WORK TO BE COMPLETED
Return a copy of each line that holds the string "bends".

— Begin GIVEN ENTRIES —

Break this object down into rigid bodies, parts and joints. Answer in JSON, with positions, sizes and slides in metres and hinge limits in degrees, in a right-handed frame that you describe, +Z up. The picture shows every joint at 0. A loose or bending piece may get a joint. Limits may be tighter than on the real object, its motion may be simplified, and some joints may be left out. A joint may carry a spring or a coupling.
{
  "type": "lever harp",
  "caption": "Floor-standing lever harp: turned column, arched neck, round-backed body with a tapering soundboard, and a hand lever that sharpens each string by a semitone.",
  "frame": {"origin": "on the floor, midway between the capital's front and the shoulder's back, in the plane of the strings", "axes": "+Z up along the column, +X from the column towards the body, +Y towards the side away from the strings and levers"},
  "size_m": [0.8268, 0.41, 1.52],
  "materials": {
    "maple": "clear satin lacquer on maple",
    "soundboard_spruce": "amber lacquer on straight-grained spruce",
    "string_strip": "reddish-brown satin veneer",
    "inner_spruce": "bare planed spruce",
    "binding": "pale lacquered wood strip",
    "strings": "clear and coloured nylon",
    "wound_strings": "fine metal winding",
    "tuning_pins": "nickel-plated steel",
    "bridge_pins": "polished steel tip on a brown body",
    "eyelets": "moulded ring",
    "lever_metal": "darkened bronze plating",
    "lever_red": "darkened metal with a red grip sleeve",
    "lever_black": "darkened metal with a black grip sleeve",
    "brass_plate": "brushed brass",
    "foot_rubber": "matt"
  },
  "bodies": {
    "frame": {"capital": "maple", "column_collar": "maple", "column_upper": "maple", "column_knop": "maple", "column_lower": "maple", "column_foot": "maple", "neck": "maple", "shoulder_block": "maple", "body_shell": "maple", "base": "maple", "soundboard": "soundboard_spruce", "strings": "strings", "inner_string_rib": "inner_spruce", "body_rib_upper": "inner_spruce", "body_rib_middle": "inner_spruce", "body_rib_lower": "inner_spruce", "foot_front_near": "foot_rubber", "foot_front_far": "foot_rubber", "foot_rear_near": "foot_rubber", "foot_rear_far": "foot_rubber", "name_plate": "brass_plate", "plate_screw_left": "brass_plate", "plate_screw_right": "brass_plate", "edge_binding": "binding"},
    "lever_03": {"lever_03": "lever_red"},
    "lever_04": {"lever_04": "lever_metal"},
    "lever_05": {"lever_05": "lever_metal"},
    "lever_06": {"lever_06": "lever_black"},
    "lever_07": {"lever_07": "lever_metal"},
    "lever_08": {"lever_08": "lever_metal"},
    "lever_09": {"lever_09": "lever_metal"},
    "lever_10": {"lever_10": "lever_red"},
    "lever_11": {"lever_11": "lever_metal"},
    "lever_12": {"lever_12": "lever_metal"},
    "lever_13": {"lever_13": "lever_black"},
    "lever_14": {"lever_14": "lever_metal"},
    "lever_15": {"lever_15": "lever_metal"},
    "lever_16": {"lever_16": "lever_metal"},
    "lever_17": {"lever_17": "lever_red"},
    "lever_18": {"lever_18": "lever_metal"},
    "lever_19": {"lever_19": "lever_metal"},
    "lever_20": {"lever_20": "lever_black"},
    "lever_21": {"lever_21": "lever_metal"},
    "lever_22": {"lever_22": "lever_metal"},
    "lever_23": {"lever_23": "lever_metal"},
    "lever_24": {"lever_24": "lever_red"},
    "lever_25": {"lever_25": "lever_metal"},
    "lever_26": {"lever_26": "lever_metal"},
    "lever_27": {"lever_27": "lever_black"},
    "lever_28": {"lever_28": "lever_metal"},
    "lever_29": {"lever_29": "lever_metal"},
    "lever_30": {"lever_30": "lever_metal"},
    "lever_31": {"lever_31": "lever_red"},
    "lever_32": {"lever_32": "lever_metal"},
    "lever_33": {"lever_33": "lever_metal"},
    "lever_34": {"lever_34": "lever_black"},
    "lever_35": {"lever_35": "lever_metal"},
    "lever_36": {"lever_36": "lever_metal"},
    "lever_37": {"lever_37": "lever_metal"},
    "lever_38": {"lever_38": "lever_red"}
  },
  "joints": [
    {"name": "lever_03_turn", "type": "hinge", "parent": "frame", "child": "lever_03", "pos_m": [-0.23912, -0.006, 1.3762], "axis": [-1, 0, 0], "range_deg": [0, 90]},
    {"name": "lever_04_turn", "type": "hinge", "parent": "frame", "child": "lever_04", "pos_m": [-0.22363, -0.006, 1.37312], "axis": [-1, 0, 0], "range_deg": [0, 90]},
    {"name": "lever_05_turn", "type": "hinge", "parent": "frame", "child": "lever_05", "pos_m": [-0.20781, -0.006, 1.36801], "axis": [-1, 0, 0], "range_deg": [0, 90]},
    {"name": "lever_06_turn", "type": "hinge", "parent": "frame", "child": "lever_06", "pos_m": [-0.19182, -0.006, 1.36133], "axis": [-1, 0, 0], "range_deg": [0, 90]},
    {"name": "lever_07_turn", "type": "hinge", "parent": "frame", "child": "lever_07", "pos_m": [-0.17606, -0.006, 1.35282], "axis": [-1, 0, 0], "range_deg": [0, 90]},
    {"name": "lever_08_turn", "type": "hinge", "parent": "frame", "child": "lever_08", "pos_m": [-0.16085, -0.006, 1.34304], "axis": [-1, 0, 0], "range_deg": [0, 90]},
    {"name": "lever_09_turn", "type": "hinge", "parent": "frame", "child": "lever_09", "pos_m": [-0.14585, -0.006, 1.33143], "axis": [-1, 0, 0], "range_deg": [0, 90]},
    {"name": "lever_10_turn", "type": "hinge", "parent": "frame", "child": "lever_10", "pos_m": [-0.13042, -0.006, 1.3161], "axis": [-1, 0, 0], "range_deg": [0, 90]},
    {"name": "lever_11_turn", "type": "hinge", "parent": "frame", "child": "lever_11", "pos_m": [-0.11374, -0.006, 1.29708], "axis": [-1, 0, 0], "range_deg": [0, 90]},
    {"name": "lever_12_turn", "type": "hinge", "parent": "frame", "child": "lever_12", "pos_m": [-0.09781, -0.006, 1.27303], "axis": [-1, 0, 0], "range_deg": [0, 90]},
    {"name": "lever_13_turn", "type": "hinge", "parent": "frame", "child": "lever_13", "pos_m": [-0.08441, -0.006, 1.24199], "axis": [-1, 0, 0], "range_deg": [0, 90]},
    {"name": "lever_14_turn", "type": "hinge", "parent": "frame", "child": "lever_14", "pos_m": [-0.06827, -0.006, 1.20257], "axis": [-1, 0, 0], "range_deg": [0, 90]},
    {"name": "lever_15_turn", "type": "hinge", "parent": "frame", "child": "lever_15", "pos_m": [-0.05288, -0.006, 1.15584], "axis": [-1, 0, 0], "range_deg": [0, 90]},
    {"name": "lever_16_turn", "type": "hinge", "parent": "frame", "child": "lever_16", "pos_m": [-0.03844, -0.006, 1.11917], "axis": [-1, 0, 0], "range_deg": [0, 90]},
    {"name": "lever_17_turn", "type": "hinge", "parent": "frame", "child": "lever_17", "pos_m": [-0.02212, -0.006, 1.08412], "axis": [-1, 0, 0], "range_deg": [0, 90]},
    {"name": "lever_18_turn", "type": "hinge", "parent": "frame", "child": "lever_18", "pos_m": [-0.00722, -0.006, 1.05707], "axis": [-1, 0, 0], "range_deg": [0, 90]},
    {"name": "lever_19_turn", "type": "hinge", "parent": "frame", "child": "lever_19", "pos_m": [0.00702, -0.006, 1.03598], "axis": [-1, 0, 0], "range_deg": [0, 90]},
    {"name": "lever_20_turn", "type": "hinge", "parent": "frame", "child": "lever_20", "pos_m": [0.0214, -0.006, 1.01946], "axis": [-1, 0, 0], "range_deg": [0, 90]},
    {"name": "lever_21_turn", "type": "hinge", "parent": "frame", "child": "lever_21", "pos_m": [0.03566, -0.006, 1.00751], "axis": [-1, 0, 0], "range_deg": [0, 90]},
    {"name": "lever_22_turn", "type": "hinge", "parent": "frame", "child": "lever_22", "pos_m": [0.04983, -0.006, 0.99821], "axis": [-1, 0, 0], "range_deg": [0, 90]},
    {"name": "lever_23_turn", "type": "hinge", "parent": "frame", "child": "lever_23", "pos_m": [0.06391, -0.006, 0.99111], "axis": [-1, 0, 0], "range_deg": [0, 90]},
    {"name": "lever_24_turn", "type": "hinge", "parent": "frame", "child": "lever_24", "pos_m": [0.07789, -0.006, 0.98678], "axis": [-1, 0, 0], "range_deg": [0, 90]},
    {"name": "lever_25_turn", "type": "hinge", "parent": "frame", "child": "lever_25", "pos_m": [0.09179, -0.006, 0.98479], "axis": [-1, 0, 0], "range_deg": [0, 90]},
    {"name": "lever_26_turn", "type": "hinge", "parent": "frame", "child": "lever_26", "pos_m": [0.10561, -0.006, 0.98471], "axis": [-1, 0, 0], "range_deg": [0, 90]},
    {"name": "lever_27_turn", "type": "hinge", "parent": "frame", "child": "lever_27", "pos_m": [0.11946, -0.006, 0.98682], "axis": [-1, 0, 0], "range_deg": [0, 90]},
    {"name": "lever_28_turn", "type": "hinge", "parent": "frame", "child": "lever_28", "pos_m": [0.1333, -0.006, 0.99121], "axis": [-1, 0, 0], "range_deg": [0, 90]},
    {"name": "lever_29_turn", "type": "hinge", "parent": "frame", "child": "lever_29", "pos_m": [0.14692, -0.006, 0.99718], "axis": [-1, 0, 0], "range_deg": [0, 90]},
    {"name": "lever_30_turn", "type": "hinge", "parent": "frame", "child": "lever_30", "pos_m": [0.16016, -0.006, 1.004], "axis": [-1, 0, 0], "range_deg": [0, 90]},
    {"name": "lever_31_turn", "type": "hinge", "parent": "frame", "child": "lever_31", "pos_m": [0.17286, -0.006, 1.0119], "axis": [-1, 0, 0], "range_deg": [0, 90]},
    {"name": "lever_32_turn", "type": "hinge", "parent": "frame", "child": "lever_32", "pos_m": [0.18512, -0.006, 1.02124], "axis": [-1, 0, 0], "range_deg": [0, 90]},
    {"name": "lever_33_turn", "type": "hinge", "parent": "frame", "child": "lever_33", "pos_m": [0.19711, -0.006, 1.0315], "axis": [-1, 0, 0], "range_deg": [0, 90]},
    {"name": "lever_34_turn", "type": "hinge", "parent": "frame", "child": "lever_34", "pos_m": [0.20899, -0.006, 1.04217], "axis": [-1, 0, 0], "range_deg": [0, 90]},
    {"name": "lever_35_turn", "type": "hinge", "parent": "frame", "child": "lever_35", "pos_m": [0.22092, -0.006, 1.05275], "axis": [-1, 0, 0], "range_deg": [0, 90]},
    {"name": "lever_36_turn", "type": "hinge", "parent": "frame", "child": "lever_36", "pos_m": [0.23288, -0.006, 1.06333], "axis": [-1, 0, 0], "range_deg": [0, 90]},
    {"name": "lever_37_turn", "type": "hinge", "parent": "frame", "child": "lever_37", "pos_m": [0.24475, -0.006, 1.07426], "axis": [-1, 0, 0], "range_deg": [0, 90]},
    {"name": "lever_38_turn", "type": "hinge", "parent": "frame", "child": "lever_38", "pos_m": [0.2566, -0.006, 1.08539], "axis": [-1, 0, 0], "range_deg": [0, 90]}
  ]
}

— End GIVEN ENTRIES —
— Begin GIVEN ENTRIES —

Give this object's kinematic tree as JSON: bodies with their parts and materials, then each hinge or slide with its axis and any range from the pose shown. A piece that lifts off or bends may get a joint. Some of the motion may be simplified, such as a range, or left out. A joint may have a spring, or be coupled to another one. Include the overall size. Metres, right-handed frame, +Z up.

— End GIVEN ENTRIES —
— Begin GIVEN ENTRIES —

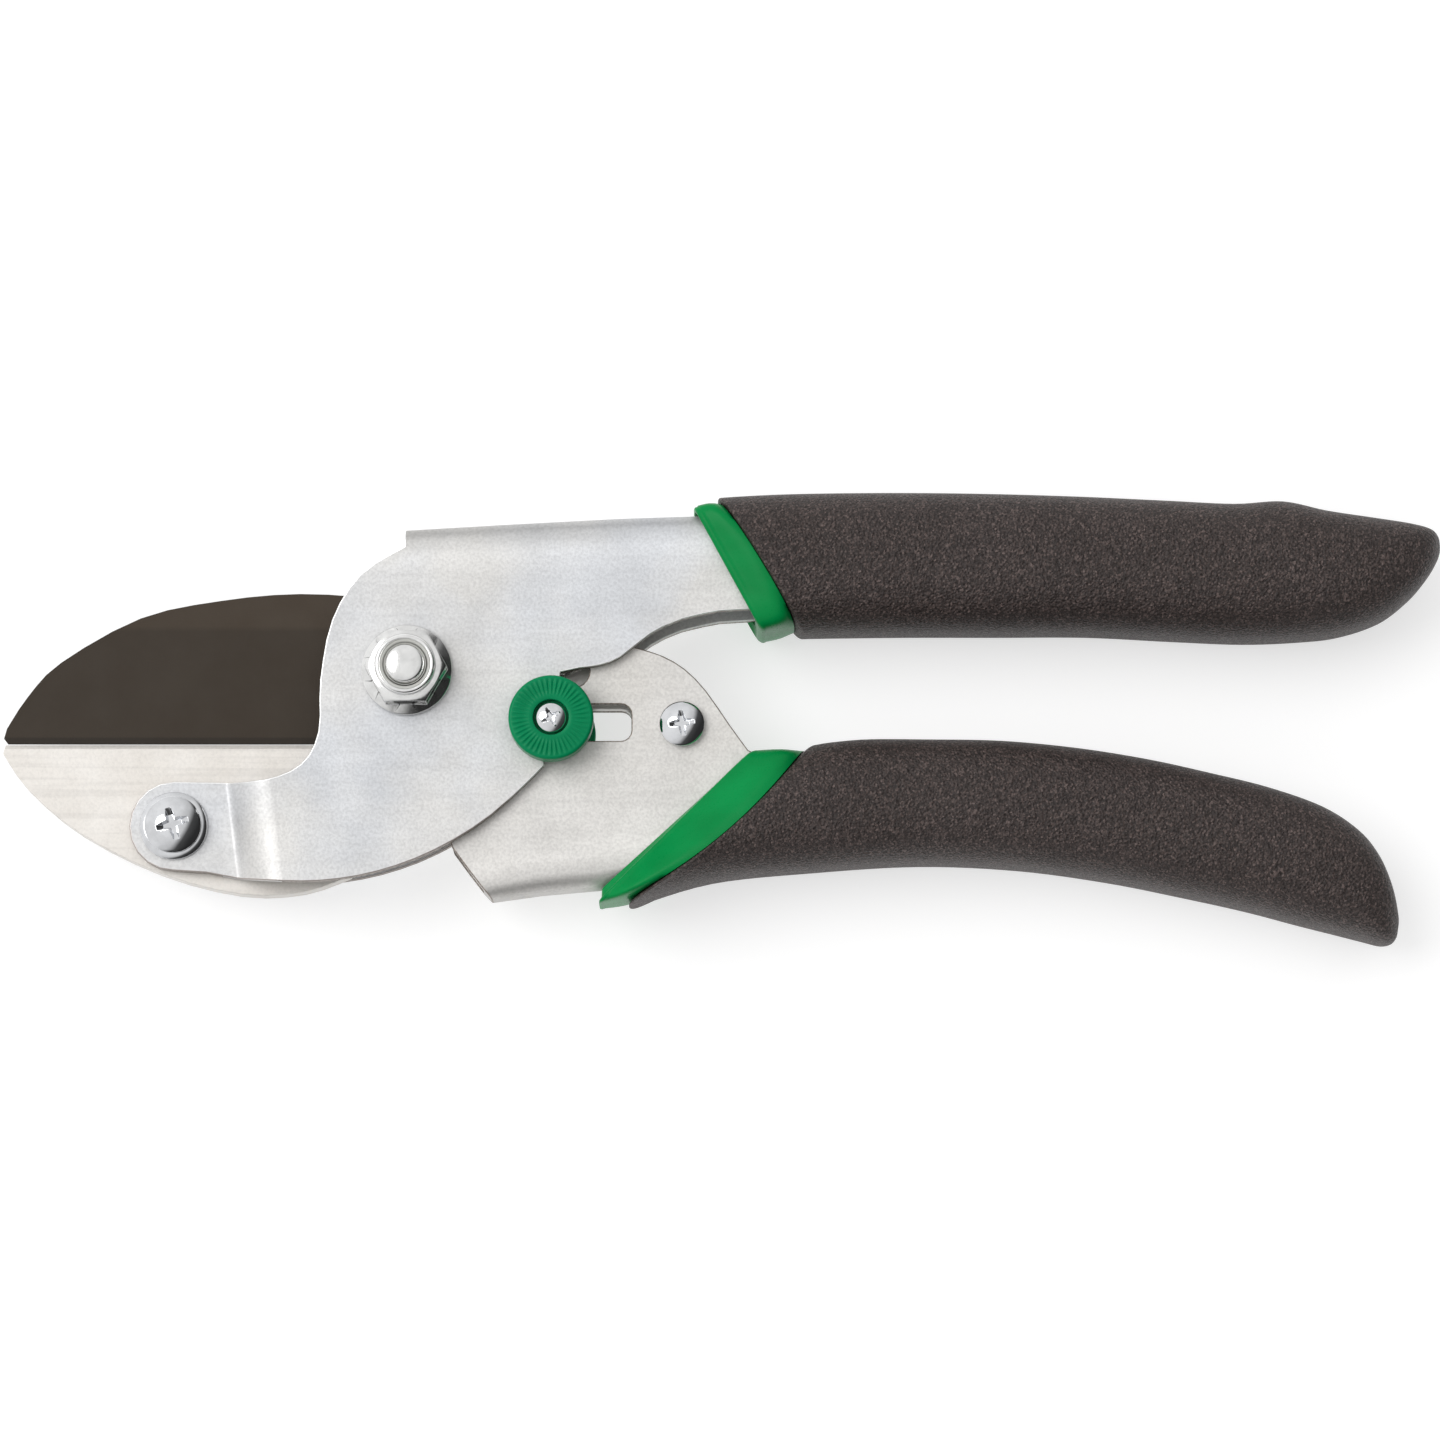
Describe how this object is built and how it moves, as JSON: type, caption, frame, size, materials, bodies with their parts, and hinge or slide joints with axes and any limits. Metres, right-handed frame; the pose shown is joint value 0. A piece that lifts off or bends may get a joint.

— End GIVEN ENTRIES —

RESULT
Give this object's kinematic tree as JSON: bodies with their parts and materials, then each hinge or slide with its axis and any range from the pose shown. A piece that lifts off or bends may get a joint. Some of the motion may be simplified, such as a range, or left out. A joint may have a spring, or be coupled to another one. Include the overall size. Metres, right-handed frame, +Z up.
Describe how this object is built and how it moves, as JSON: type, caption, frame, size, materials, bodies with their parts, and hinge or slide joints with axes and any limits. Metres, right-handed frame; the pose shown is joint value 0. A piece that lifts off or bends may get a joint.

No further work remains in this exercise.